You will never know what the company knows about hiring even if you talk to former employees, current employees or review sites such as Glassdoor.com for insider information.
The Process and The Reality. Corporations and organizations must comply with the law and have their own proprietary hiring practices. What is another intangible that most people miss? It is that hiring decision-makers have their own personal preferences in candidates that are not easy to understand. If you have ever worked with a group or committee everyone has a preference and what they really want in a hire is muddy. All of this boils down to the fact that one person or a small group's opinion may dominate the hiring decision. That's the reality so try to get to know the key decision maker because when it is time to push the added negotiation points you have an insider, a friend and an advocate.

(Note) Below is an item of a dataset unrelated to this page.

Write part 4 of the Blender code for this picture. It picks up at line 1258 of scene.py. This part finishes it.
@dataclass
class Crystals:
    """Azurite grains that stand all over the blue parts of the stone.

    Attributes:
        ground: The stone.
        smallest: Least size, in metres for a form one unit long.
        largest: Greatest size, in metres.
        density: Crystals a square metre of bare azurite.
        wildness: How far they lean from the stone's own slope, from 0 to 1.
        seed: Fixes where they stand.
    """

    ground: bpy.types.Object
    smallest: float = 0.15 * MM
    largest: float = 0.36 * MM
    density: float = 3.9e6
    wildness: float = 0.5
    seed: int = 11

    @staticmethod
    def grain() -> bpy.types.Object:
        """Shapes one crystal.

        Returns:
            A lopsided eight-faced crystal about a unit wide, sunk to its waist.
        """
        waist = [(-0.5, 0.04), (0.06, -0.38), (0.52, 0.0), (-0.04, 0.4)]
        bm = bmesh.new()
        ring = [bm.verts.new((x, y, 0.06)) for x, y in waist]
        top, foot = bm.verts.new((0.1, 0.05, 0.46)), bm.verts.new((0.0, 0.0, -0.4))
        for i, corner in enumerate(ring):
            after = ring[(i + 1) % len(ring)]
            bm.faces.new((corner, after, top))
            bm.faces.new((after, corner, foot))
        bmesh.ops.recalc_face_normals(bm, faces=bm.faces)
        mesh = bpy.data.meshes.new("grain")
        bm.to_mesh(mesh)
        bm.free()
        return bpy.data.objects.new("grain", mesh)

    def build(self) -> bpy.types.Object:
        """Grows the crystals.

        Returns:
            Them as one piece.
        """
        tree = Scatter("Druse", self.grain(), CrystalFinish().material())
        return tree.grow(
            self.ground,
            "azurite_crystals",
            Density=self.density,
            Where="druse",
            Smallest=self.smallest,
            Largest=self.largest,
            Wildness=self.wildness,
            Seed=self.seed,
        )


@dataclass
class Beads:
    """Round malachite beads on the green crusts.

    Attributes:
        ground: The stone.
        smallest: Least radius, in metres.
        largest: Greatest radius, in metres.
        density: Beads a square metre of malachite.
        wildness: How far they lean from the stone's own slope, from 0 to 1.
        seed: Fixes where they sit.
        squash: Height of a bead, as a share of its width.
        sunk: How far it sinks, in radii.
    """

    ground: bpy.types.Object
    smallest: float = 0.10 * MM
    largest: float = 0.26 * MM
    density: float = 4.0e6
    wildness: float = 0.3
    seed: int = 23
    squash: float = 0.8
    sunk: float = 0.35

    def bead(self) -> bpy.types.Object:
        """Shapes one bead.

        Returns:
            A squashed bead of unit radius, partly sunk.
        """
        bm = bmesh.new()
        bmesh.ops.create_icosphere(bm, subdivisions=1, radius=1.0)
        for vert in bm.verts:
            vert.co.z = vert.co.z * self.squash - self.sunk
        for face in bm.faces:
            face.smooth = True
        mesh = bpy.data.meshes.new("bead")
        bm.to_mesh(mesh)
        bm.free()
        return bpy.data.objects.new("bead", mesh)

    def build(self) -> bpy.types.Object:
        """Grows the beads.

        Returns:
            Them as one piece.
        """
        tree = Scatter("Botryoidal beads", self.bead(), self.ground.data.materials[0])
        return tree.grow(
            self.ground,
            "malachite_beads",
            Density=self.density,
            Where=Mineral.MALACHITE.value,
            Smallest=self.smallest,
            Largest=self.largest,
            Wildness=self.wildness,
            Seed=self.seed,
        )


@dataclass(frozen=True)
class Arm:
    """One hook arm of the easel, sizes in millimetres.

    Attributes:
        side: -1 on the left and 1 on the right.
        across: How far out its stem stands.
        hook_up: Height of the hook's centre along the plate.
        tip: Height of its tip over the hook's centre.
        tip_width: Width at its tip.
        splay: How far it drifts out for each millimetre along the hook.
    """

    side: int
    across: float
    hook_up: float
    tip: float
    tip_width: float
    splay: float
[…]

What's the point here? Personal preferences drive more hiring decisions than most people ever know. Realizing this should let you know that although most companies and organizations hiring practices are beyond reproach the human element will never be removed. So your networking internally within the company is paramount to you getting through the murky waters, getting an interview, getting an advantage with the true hiring manager and negotiating your best position.
Being the biotech, high analysis guy, James thought that downloading every piece of information about the company from the Internet and reading current news would prepare him completely for the interview and for negotiations he would face. According to James: "I could have put myself at an advantage in the negotiation process if would put more effort in getting to know the company and how it would handle questions on negotiations. I had a couple of advocates by the time I was done interviewing. In hindsight and in talking to them since I started working here they said they would have gladly helped me negotiate more on my job offer. Lesson learned. But I was so intent on getting the job I kept thinking not to push when I should have developed some rapport and used them to help me get the best offer."
James didn't realize that he could have designed and tinkered with the employment agreement. "The company would have signed off on it. I know that because they have added some things to their agreements and I have worked with HR to help them do that. In the end it has been good for the company. But it is still up to the individual to push when it is time to push and know what to negotiate. It sounds greedy but it's really not." It is a win-win mindset to think like this and many people within companies appreciate the attention to detail.
If James would have found out how creative he could have been with the initial offer and how he could have understood the internals of the company, he could have structured a much more favorable employment agreement. As James says now: "I just saw this agreement come back, felt like this was a good offer and did not want to rock the boat."
Let's put it this way. Know how the system for hiring works but try like heck to know the people influencing the system. You are not rocking any boats by negotiating an agreement that will make you even more motivated and devoted to the company in the long haul. In the end that is a win for both parties.